Questions for Marc Thiessen about Marco Rubio (Washington Post, American Enterprise Institute)

Marc Thiessen of the American Enterprise Institute writes a column for the Washington Post and this week he offers "The Great Whisperer" (link) about a supposed whispering campaign against Marco Rubio.

In the column he says the following; questions based on this are below:

Rubio could help deliver the key swing state of Florida, and as the first Hispanic vice presidential nominee he would give the (Mitt Romney) team a fighting chance with Latino voters. His humble roots and compelling personal narrative could help blunt the class warfare attacks President Obama will surely level at Romney this fall. Rubio is telegenic and a dynamic speaker who can fire up crowds and generate desperately needed enthusiasm for the GOP ticket. He is beloved by the Tea Party, and he could help Romney win over the conservative grassroots (who are still wary of an “Etch a Sketch” nominee). In short, if you were to design the perfect running mate for Romney, you would come up with Marco Rubio... At a time when Republicans are fielding their weakest roster of presidential contenders in a generation, Rubio stands in the wings as the GOP’s star prospect - a charismatic, talented, optimistic conservative, uniquely positioned to appeal to the fastest-growing voting bloc in the country. If selected for vice president, he could help put Romney over the top - and he would be positioned as first in line for the GOP nomination the next time around. This means that the left will use any pretext to damage or destroy him...

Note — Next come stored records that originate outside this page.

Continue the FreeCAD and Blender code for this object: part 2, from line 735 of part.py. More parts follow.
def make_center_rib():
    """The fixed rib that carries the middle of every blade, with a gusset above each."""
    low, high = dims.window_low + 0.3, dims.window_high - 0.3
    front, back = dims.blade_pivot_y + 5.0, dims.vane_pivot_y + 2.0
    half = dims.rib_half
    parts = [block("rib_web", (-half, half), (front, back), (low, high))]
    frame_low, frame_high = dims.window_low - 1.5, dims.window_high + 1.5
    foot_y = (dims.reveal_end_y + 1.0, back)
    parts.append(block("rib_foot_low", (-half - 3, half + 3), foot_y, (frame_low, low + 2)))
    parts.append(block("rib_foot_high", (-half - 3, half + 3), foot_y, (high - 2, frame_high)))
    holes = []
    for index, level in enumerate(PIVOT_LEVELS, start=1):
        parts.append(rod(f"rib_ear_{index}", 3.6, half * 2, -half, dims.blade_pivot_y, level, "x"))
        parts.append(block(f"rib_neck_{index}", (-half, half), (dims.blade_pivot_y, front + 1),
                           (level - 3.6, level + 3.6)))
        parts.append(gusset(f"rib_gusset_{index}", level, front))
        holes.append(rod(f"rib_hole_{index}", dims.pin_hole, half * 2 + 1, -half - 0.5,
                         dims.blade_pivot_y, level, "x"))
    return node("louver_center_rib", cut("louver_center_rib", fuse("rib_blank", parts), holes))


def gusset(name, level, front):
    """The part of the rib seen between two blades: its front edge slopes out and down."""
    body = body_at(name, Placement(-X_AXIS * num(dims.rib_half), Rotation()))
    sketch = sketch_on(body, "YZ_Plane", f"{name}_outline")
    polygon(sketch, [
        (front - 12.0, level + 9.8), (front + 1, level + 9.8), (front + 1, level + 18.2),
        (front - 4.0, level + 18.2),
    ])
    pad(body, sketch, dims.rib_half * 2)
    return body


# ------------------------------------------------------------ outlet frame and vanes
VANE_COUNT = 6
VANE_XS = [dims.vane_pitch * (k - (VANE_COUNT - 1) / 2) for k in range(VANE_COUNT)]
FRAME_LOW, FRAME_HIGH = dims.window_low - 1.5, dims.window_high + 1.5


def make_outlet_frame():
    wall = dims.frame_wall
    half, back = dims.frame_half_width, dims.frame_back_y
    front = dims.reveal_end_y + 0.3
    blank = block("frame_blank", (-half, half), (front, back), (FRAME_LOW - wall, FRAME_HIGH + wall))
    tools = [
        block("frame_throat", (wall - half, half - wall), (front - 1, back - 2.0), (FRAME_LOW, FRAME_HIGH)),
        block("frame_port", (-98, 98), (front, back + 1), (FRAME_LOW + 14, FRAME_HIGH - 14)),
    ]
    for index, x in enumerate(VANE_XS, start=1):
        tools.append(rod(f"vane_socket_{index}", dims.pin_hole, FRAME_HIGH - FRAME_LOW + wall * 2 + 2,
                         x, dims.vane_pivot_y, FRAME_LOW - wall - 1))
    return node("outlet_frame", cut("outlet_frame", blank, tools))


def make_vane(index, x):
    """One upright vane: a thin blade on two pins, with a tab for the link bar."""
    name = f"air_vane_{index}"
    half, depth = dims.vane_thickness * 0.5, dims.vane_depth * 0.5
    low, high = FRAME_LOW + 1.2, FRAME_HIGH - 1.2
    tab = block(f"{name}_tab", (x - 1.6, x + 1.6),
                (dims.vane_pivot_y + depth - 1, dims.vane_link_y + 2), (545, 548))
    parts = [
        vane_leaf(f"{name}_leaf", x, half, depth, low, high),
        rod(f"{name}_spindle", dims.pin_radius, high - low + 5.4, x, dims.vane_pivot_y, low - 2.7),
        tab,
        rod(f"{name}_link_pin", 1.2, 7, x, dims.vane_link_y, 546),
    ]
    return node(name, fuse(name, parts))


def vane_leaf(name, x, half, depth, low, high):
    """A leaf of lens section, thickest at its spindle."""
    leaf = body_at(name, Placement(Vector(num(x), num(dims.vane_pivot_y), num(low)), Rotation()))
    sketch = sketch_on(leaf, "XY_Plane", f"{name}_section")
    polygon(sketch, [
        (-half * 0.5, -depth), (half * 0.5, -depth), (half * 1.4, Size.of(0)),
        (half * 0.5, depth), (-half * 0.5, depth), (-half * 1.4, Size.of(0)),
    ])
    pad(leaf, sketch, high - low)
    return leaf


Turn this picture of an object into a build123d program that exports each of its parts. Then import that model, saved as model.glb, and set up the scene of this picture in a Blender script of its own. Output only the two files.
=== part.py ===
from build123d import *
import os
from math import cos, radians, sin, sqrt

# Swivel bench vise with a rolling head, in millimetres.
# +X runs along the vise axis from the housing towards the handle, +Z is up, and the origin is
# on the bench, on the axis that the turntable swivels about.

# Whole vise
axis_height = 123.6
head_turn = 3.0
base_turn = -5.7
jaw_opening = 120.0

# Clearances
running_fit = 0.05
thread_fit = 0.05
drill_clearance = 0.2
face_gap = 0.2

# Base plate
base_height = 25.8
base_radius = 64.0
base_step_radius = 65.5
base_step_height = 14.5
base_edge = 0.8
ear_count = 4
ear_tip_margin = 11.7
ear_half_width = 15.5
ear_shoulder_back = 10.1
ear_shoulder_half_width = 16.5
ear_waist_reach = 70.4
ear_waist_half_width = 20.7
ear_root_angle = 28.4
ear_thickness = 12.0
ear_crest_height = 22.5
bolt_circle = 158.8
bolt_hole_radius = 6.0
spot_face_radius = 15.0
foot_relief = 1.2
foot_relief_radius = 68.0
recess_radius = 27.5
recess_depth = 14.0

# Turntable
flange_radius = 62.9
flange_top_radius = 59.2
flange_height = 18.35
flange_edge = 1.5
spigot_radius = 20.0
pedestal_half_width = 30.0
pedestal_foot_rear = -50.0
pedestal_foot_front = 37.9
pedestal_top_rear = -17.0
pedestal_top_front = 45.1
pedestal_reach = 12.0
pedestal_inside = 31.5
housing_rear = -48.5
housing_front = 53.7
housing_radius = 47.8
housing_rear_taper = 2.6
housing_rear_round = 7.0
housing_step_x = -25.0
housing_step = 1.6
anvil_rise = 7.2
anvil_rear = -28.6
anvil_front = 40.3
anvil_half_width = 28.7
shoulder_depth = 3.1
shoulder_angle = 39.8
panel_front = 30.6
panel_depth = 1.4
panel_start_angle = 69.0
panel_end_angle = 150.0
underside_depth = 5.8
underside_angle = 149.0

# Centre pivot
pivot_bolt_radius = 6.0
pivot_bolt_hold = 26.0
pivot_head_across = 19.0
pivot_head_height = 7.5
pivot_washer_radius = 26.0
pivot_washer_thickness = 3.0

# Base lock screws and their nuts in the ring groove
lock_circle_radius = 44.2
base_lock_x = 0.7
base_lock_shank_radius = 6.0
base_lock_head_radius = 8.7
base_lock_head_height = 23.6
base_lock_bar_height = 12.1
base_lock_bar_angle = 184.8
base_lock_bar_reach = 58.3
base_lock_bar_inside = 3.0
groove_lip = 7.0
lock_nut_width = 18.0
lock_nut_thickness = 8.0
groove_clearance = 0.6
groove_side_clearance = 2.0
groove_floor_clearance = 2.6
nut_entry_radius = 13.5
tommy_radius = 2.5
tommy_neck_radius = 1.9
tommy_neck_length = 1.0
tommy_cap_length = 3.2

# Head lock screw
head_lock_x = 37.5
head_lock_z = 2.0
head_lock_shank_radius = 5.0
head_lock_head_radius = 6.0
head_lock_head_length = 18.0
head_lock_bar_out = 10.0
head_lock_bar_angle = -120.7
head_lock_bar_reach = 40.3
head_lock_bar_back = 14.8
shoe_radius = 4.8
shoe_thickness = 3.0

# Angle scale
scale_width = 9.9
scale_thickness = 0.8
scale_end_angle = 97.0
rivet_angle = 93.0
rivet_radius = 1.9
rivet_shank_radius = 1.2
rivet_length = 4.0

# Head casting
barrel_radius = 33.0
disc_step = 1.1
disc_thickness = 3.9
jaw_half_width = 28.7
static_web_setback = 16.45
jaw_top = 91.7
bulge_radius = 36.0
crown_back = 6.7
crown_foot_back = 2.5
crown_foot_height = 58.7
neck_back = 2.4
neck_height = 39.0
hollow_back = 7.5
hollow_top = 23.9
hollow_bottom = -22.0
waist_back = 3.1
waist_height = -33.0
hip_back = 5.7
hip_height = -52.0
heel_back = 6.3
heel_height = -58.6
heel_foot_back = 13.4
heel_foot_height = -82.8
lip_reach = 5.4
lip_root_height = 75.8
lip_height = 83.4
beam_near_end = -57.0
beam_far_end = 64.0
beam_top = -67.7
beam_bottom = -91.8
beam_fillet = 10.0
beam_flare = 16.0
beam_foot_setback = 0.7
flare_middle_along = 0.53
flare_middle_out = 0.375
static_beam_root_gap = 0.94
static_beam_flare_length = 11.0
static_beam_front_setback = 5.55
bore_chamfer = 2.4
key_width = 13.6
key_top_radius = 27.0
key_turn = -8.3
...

1. Perhaps Marc Thiessen could explain why Mexican-Americans - the majority of Hispanics - would fell compelled to vote for a Cuban-American like Rubio. Aren't there huge differences in their experiences and outlooks? What exactly does Rubio have in common with, say, Antonio Villaraigosa or Dolores Huerta?

2. Rubio has more than made up for his "humble roots" by supporting economic policies that would help the very rich at the expense of everyone else, and Mitt Romney's policies are similar. Portraying Romney as a fat cat would just be an ad hominem attack; isn't the deeper problem that the GOP is little more than an MLM scheme for the very rich?

3. If Rubio is "beloved by the Tea Party", that's yet another indictment of the Tea Parties: they'd be supporting someone who's bad on immigration and cultural issues. Isn't that stupid of them?

4. The last link discusses the start of a campaign to portray Rubio as a "coconut": brown on the outside, white on the inside. How would you deal with that?

5. If Romney doesn't have a "fighting chance" with Hispanics now, whose fault is that? Romney (currently) supports perfectly reasonable, pro-American immigration policies (even if he isn't shouting about it from the rooftops). If Hispanics don't like, for instance, his partial opposition to the anti-American DREAM Act, doesn't that indicate a problem that those Hispanics have? If a large group in one ethnic group wants to aid foreign citizens at the expense of U.S. citizens with the DREAM Act, doesn't that indicate a problem that those in that group? Various entities (far-left groups, the establishment media) have been conducting a campaign to drive Hispanics from Romney and to weaken Romney's immigration position. It would seem to be in the interests of the GOP and the Romney campaign to mount a counter-attack, yet they haven't. They can't even respond to incredibly weak, easily discredited posts at the Obama campaign site keepinggophonest.com. Doesn't that indicate a problem?

6. The last line seems to suggest that you consider yourself in opposition to the left. If so, why are you acting just like them? Why do you support pan-Hispanic sentiment, where all Mexican-Americans join in solidarity with all Cuban-Americans under the Hispanic banner? Exactly how conservative is that? Why do you support giving in to race-based voting sentiments? Is that conservative? If you're going to do that, won't the Democrats always be able to undercut the GOP? That is, the Democrats will always be able to field a Hispanic who's more echt than the Hispanics the GOP fields? Aren't you hurting the GOP by enabling concepts that the Democrats will be able to use against the GOP? If you're going to support vote-your-race, why not do it for white people too? There are more whites than Hispanics, so wouldn't a white VP nominee who has the same race-based appeal to whites as you think Rubio does for Hispanics generate more votes for the GOP?

I'll tweet this to @marcthiessen and update this post if I get a response.